**Task directions:**
Identify all lines of the data containing the string "frame" and copy them.

────────────────

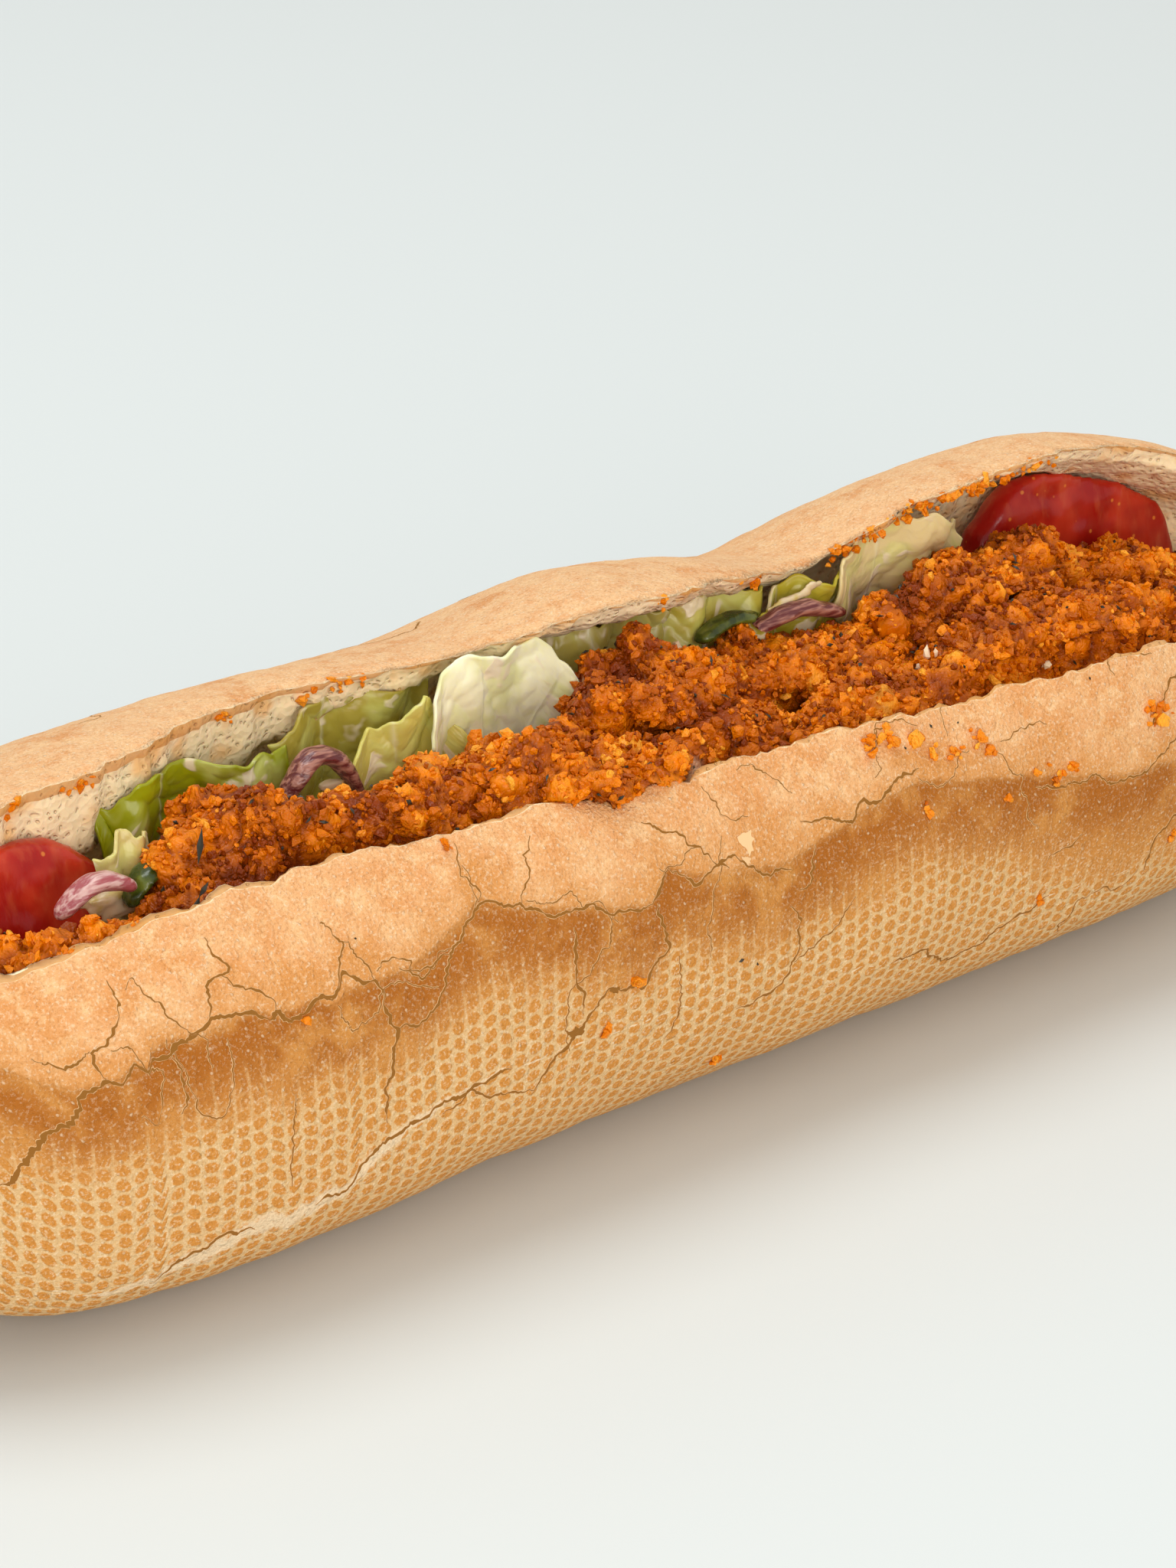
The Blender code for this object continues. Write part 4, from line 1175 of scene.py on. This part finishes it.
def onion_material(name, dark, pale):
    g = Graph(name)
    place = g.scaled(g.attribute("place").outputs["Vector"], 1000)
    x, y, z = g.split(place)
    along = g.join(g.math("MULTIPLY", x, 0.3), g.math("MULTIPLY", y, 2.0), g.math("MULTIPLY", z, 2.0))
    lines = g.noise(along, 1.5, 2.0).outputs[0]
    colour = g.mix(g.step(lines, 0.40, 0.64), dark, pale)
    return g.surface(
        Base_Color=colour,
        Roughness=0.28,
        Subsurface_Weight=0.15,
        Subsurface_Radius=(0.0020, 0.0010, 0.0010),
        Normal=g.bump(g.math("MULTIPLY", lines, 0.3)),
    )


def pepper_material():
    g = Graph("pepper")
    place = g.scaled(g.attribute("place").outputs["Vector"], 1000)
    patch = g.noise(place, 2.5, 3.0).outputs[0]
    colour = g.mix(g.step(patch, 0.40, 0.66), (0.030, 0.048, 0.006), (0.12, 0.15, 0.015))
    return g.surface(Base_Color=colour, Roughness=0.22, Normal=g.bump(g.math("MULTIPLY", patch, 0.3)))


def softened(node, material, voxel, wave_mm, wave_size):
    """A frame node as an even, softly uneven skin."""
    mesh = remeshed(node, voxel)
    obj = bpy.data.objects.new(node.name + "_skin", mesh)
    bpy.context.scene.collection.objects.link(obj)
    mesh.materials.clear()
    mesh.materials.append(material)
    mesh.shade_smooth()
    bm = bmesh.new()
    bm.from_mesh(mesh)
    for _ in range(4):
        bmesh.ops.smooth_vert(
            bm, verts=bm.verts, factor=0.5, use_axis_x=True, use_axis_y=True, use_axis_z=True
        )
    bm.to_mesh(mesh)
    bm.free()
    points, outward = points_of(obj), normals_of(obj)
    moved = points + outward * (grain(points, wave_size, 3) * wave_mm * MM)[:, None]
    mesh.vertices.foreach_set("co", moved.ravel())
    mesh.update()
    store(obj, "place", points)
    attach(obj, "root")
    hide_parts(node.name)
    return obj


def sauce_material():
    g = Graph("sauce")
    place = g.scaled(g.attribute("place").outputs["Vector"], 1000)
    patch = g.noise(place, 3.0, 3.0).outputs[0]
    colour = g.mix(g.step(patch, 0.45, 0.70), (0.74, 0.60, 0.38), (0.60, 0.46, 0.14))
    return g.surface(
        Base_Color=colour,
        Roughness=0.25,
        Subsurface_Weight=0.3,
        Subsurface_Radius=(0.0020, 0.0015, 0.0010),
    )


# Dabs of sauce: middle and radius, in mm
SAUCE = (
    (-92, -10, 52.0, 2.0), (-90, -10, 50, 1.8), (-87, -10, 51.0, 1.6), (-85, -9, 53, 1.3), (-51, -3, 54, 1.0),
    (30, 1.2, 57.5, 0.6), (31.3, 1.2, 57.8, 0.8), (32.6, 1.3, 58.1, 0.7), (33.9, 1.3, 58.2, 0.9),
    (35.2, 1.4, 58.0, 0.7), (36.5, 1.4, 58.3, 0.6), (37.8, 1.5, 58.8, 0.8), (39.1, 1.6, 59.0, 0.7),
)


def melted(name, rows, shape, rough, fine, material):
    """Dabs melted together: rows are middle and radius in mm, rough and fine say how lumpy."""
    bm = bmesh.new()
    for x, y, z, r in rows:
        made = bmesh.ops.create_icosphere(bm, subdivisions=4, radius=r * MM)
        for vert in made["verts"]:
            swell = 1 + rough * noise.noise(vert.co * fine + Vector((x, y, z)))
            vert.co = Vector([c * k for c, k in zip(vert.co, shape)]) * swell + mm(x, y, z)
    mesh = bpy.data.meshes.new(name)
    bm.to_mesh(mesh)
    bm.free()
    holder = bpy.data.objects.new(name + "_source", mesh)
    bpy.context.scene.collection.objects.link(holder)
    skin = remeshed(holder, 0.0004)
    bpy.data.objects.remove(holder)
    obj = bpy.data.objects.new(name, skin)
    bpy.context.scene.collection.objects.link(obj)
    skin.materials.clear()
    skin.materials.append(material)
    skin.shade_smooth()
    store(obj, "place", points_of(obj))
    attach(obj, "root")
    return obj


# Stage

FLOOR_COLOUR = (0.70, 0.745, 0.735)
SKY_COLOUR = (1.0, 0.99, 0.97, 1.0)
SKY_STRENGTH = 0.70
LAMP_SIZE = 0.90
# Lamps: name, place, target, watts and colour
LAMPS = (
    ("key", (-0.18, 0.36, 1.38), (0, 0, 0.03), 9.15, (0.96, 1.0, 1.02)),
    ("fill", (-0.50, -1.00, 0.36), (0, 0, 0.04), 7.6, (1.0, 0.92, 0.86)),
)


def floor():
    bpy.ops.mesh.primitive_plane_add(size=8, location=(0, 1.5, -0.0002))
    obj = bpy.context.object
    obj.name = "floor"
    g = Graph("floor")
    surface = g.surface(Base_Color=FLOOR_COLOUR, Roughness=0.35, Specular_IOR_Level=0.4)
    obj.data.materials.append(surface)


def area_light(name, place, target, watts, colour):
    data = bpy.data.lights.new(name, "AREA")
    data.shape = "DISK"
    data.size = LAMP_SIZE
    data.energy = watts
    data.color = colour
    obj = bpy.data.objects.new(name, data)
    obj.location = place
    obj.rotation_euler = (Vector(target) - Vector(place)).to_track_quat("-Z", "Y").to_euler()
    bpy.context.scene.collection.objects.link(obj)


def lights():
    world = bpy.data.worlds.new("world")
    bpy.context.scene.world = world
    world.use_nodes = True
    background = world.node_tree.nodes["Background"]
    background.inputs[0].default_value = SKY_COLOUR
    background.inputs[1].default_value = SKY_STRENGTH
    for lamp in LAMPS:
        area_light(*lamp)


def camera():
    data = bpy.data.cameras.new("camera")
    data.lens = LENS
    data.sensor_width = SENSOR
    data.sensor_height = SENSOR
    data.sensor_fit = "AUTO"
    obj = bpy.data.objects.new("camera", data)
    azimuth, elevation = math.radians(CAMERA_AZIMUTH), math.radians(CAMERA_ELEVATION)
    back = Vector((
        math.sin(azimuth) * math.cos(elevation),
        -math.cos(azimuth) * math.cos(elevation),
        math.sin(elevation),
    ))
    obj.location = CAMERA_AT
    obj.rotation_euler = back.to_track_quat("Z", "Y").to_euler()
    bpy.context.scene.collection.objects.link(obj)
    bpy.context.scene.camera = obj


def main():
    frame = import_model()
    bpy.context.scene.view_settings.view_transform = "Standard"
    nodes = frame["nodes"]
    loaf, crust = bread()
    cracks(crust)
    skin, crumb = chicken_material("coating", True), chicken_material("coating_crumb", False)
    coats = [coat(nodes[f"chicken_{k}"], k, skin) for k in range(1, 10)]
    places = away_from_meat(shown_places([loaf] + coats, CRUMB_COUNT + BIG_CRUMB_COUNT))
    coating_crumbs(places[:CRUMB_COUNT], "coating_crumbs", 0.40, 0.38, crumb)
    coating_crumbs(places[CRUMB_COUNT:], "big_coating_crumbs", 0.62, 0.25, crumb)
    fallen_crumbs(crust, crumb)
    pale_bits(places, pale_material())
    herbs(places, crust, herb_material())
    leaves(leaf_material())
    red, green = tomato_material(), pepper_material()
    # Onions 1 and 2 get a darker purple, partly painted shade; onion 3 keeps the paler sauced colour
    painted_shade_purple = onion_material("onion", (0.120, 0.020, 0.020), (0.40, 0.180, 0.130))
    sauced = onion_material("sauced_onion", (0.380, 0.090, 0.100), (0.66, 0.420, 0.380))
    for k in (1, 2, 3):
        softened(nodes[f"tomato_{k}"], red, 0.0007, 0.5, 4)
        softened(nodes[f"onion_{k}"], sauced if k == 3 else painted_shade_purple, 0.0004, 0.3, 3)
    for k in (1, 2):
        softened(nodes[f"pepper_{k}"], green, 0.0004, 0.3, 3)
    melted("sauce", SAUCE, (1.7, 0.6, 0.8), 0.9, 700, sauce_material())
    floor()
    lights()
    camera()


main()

────────────────

**Task response:**
    """A frame node as an even, softly uneven skin."""
    frame = import_model()
    nodes = frame["nodes"]